伊藤潤二の個展が世田谷文学館で4月から始まっていたことをうかつにも知らなかった。
伊藤潤二と言えばクラスメートに殺されても何度も再生する少女を描いた『富江』でデビューをし、「うずまき」という幾何学模様をモチーフにした連作短編『うずまき』などのホラー漫画の帝王として知っている人も多いだろう。
実際伊藤自身が自らの漫画の生まれいずるところを探った自伝『不気味の穴 恐怖が生まれ出るところ』でも、どのようにして「恐怖」を描くかというそのテクニックの開陳に重点がおかれている。
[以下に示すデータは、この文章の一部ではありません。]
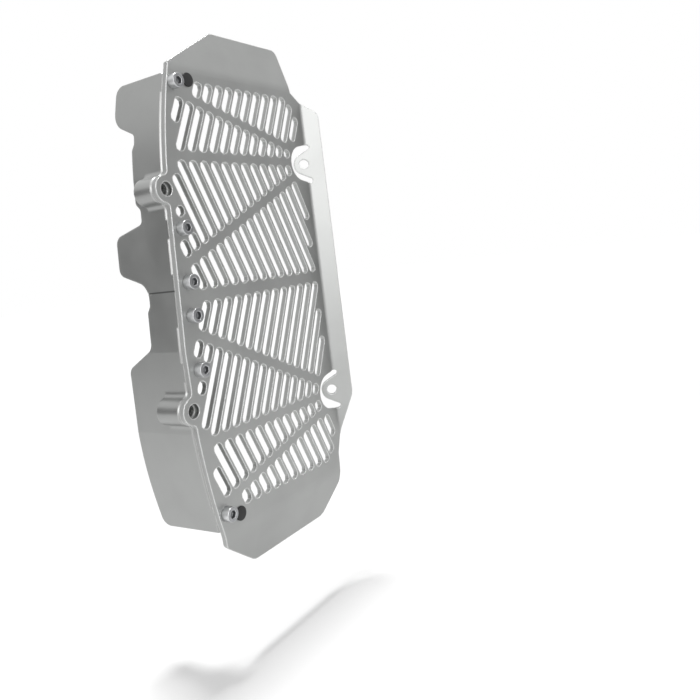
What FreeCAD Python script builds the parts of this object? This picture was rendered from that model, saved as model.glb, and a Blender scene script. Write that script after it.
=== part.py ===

が、私がどうしても知りたかったのは、伊藤潤二は、なぜあれほど個性的で魅力的な女性を描けるのか、ということだった。
恐怖漫画における美女の役割
伊藤は、楳図かずおの『ミイラ先生』を例にあげながらこんなことを書いている。
〈ホラー漫画における美女は、トーストにおけるバター、シーチキンにおけるマヨネーズ、唐揚げにおける……とまあ、つまりは恐怖を引き立てるために欠かせない存在なのである〉
確かに、伊藤の漫画でも、「富江」の時代から主人公が美女の場合が多い。それによって恐怖がひきたつという面は確かにあるだろう。
が、私が伊藤の中で一番好きな作品では、その主客が逆転している。
トーストにおけるバターなどという引き立て役ではなく、さまざまな個性を持つ女性こそが主線のテーマになっており、それらの女性にはそれぞれのエロスがある。ぞっとするようなエロスや、耽美的なエロス、野獣のようなエロスなど、女性によって描き分けられている。
それが、伊藤版『人間失格』である。
このコラムが週刊朝日に連載されていた時代に、手塚治虫の漫画について息子の真が「シェイクスピアのように、さまざまな作家によって生まれ変わっていい」と話していたことを書いた。そうしてできたのが、鉄腕アトムの「地上最大のロボット」を原作にした浦沢直樹の「PLUTO」だった。
伊藤の『人間失格』も太宰治の同名小説を原作としながら、伊藤流の解釈で大胆にデフォルメし、ある意味原作を超える作品になっている。